Chère Maman,
Dimanche, l'Evangile venu caresser nos oreilles était celui de la pauvre veuve, déposant ses deux piécettes en guise d'offrande dans le temple du Seigneur. Ce texte bien connu et souvent commenté nous a tous marqués: serions-nous capables, comme cette pauvre veuve, de donner tout ce que nous avons par amour pour Dieu ?
J'ai toujours eu énormément de sympathie pour cette petite veuve, que j'imaginais vieille, potentiellement amoindrie dans ses capacités, - aveugle, sourde, ratatinée sur elle-même, que sais-je ! -, sans grands besoins et en fin de vie.
Puis j'ai découvert ce tableau, L'obole de la veuve, de François-Joseph Navez, peint en 1840. Stupéfaite, j'y ai vu une veuve magnifique, de mon âge environ, un enfant dans les bras, l'autre dans la main, déposant dignement ses pièces dans la coupe. S'est alors envolé le cliché de la petite mamie qui jusqu'alors illustrait pour moi ce texte. J'ai pris conscience de deux choses.
Je me suis souvenue que la mort nous touche, peu importe l'âge de notre vie, tous et toutes, sans que nous n'ayons vraiment le choix. Cette femme, sans mari, ce pourrait être moi. Ou une de mes amies. S'identifier à cette femme semble plus simple: avec ses deux enfants dans la main, quelqu'un qui la croiserait dans la rue ne se douterait peut-être pas de sa condition.
Enfin, j'ai admiré la capacité de cette femme à donner. Non seulement elle donne, ce qui déjà peut relever de l'exploit, mais en plus elle ne donne pas de son superflu. Elle donne. Elle pense à quelqu'un d'autre qu'à elle, qu'à sa propre cellule familiale. Tout pourrait l'excuser: son veuvage, sa solitude, ses enfants... Elle a bien d'autres priorités que de donner. La taxer d'irresponsable serait presque entendable également: comment est-ce qu'une femme, qui a charge de famille, peut donner ce qui est nécessaire pour nourrir ses petits ou faire vivre sa maison ? Quelle irresponsabilité... Qu'elle investisse cet argent, qu'elle le mette de côté pour sa sécurité ! Ce serait bien normal, après tout. Finalement, cette femme qui aurait toutes les excuses du monde pour extraire de sa vie d'autres préoccupations que les siennes vient avec ses enfants déposer son offrande, dignement, sans flon-flon.

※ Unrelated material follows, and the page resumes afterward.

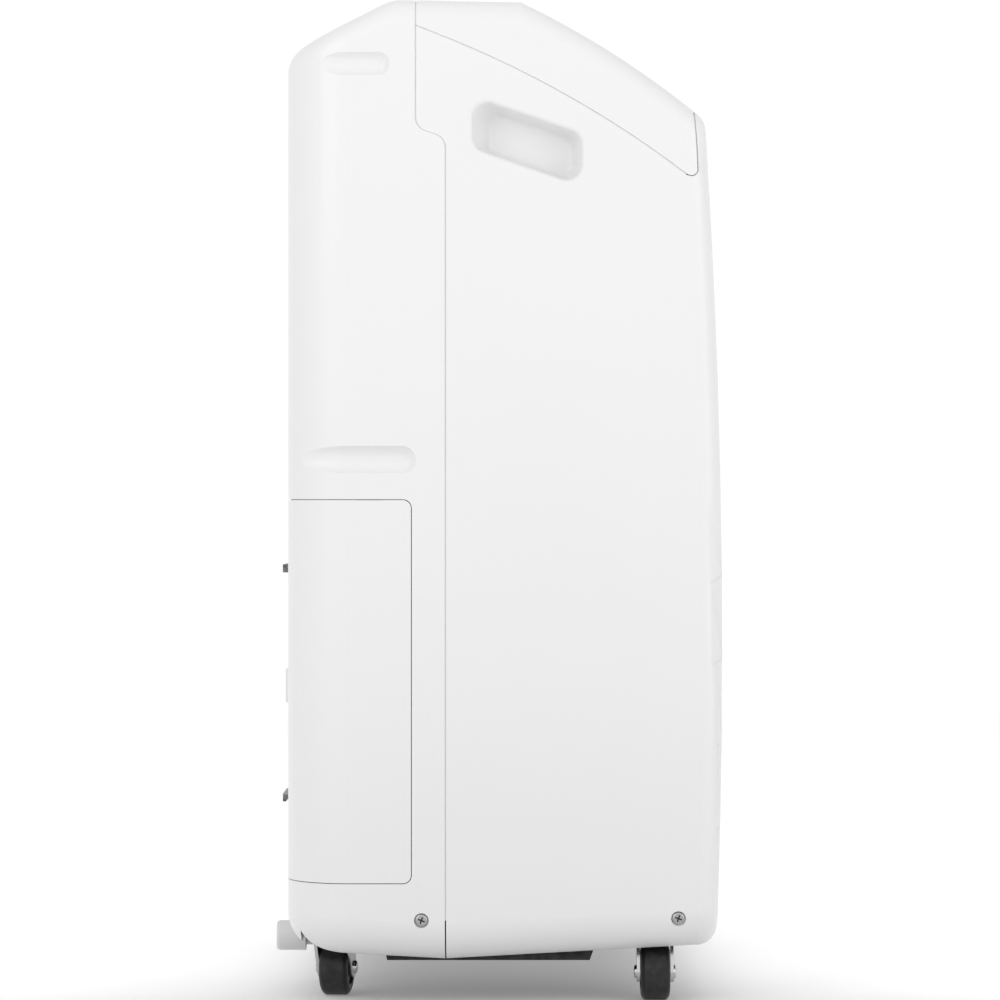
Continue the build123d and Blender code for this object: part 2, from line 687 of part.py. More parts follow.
with BuildPart() as tank_cover:
    add(skin)
    add(hollow, mode=Mode.SUBTRACT)
    extrude(bay_region(0), amount=reach, both=True, mode=Mode.INTERSECT)
with BuildPart() as tank_shelves:
    add(hollow)
    with BuildSketch(Plane.YZ):
        for z in (94.0, 286.0):
            with Locations((100.0, z)):
                Rectangle(86.0, 2.4)
    extrude(amount=reach, both=True, mode=Mode.INTERSECT)
    with BuildSketch(Plane.XY.offset(bay_low)):
        with Locations((0, bin_mid)):
            RectangleRounded(2 * bin_half, bin_rear - bin_front, bin_r)
    extrude(amount=bay_high - bay_low, mode=Mode.SUBTRACT)
with BuildPart() as tank_cover_whole:
    add(tank_cover.part)
    add(tank_shelves.part)
    with BuildSketch(Plane.YZ):
        Polygon((rear_y - 2.0, grip_low), (rear_y, grip_low), (grip_y, grip_low + 3.6),
                (grip_y, grip_high - 3.6), (rear_y, grip_high), (rear_y - 2.0, grip_high), align=None)
    extrude(amount=grip_half, both=True)
    with BuildSketch(Plane.XZ.offset(-rear_y)):
        with Locations((0, (finger_low + grip_low + 6.0) / 2)):
            RectangleRounded(2 * finger_half + 5.0, grip_low + 6.0 - finger_low + 5.0, 12.5)
    extrude(amount=rear_y - finger_y + 2.5)
    with BuildSketch(Plane.XZ.offset(-rear_y - 1)):
        with Locations((0, (finger_low + grip_low) / 2)):
            RectangleRounded(2 * finger_half, grip_low - finger_low, 10.0)
    extrude(amount=rear_y + 1 - finger_y, mode=Mode.SUBTRACT)
    with BuildSketch(Plane.XZ.offset(-finger_y)):
        with Locations((0, (finger_low + grip_low + 6.0) / 2)):
            RectangleRounded(2 * finger_half, grip_low + 6.0 - finger_low, 10.0)
    extrude(amount=-(rear_y - 4.0 - finger_y), mode=Mode.SUBTRACT)
    with BuildSketch(Plane.XZ.offset(-rear_y - 20)):
        with Locations((window_x, (window_low + window_high) / 2)):
            SlotOverall(window_high - window_low, 2 * window_half, rotation=90)
    extrude(amount=40, mode=Mode.SUBTRACT)
tank_cover_whole.part.label = "tank_cover"
export_step(tank_cover_whole.part, "parts/tank_cover.step")

with BuildPart() as level_window:
    with BuildSketch(Plane.XZ.offset(-(rear_y - wall - 1.4))):
        with Locations((window_x, (window_low + window_high) / 2)):
            SlotOverall(window_high - window_low + 6.0, 2 * window_half + 6.0, rotation=90)
    extrude(amount=-1.4)
    with BuildSketch(Plane.XZ.offset(-(rear_y - wall))):
        with Locations((window_x, (window_low + window_high) / 2)):
            SlotOverall(window_high - window_low - 0.2, 2 * window_half - 0.2, rotation=90)
    extrude(amount=-(wall - 0.3))
level_window.part.label = "level_window"
export_step(level_window.part, "parts/level_window.step")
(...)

Pour donner, elle n'a pas pris de pincettes, elle n'a pas fait de calculs, elle n'a rien anticipé. Elle n'a pas attendu de pouvoir donner. Elle ne s'est pas mise en grand apparat pour venir au temple, elle n'a pas attendu de pouvoir confier ses enfants pour accomplir son geste. Elle est venue, telle qu'elle était, apporter un peu de sa misère dans la coupe. Car qu'est-ce que l'indigence sinon la pauvreté ?
Petite maman, toi qui pestes contre le mauvais temps, contre des enfants trop comme ci, pas assez comme ça, toi qui te plains devant ton intérieur mal rangé, toi qui voudrais perdre des kilos, être plus disponible, prendre le temps de prier une heure par jour et recevoir du monde à dîner au moins un soir par semaine, toi qui te sens parfois nulle et fatiguée, lassée d'un quotidien qui te paraît si fade certains soirs, sois-en sûre: le Seigneur se fout éperdumment de ton idéal de perfection. Ta faiblesse, ta misère, il les boit du regard. Elles sont le suc de son sacrifice à Lui. Il n'attend que cela. Qu'à chaque chute, tu relèves la tête vers lui, comme un enfant prend la main qui lui est tendue lorsqu'il tombe. Alors certes, cela relève de l'exploit: mais si tu y parviens, essaie de Lui donner même ce qui te semble terne, insignifiant ou carrément pourri.
Tu as passé ta journée à crier, à te plaindre, tu n'avais qu'une envie, que le soir arrive, et maintenant qu'il est là, te voici pleine de regrets pour cette journée fichue ? Offre-la. Offre chacune des crises que tu as vécues, sans jugement. Tu as fait du mieux que tu as pu. Et si ce n'est pas le cas, offre-tout quand même. Le Seigneur prend. Il prend tout !
"Ma grâce te suffit, car ma puissance s'accomplit dans la faiblesse.» Aussi, je me montrerai bien plus volontiers fier de mes faiblesses afin que la puissance de Christ repose sur moi. C'est pourquoi je me plais dans les faiblesses, dans les insultes, dans les détresses, dans les persécutions, dans les angoisses pour Christ, car quand je suis faible, c'est alors que je suis fort."